E quando é que teremos a mais aperfeiçoada noção do nosso próprio fim, a melhor opinião sobre a nossa morte? Há quem diga que é na adolescência. Uns zunzuns vagos. Noção a confirmar na meia-idade. Na crise, ora aí está. Causa ou efeito da crise já não sei dizer. As duas coisas. Porque a juventude como quem não quer a coisa se foi e levou com ela a desaustinada noção primeira, a da nossa imortalidade - inviolável.

Há quem porfie em resistir às indignidades físicas, pelo ioga, pelo ginásio, pelos anti-inflamatórios, pelos anti-histamínicos, pelos antibióticos, pela psicanálise, pelos antidepressivos, pela cosmética. Desafiar ousadamente as inevitabilidades e dessas inevitabilidades a do fim último e supremo.

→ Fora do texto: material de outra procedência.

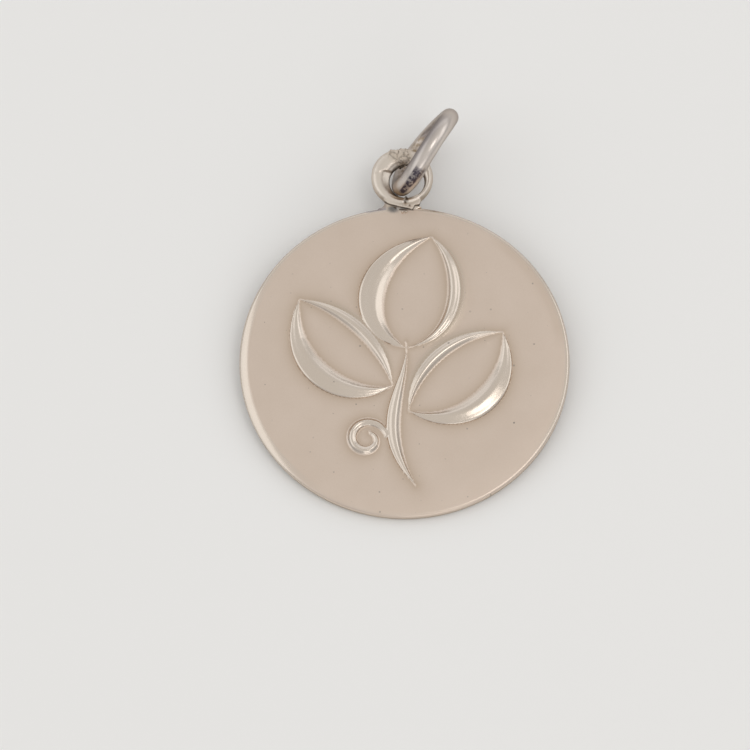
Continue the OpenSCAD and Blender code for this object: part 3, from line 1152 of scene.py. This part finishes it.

Não seria desengraçado reflectir na duração das idades. Juventude: pode durar 15 anos, talvez dos 20 aos 35. Idade madura: uns 15 anos, dos 35 aos 50, vamos lá. E segue-se a mais longa, a mais penosa das idades, a velhice. Com os avanços da ciência pode chegar a durar 50 anos; ou 40, vá lá 30. Porém vivida com intensidades negativas, cinzentíssimas, dramáticas. Porque nos vai aproximando da sombra final.



Sacha Guitry costumava dizer umas coisas reinadias. As parecenças. Eu, aos sessenta, não me pareço comigo aos trinta. Como um fato, o meu físico não me fica muito bem.

O sentimento de fatalidade, de redução de destino, pode ser um estado muito doloroso aí por volta já dos sessentas. Ouve-se a voz espectral, tão impreterível, tão burocrática, a falar-nos sem contemplações ou compaixão: agora, meu menino, vais ser isto e não aquilo que pensavas ainda poder ser; tudo o que não conseguiste até à data não julgues que o vais conseguir a partir de agora; as esperanças que acalentaste… ai, filho, essas já há muito te ficaram para trás.     

1 comentário:

  1. Que reflexão maravilhosa sobre a tragédia do envelhecimento...É uma aprendizagem longa e dura, sobretudo quando não conseguimos (embora, por vezes, para "aliviar" até queiramos) alinhar pelo diapasão da maioria. Obrigada, querido Joel, lê-lo ainda é um prazer infinito.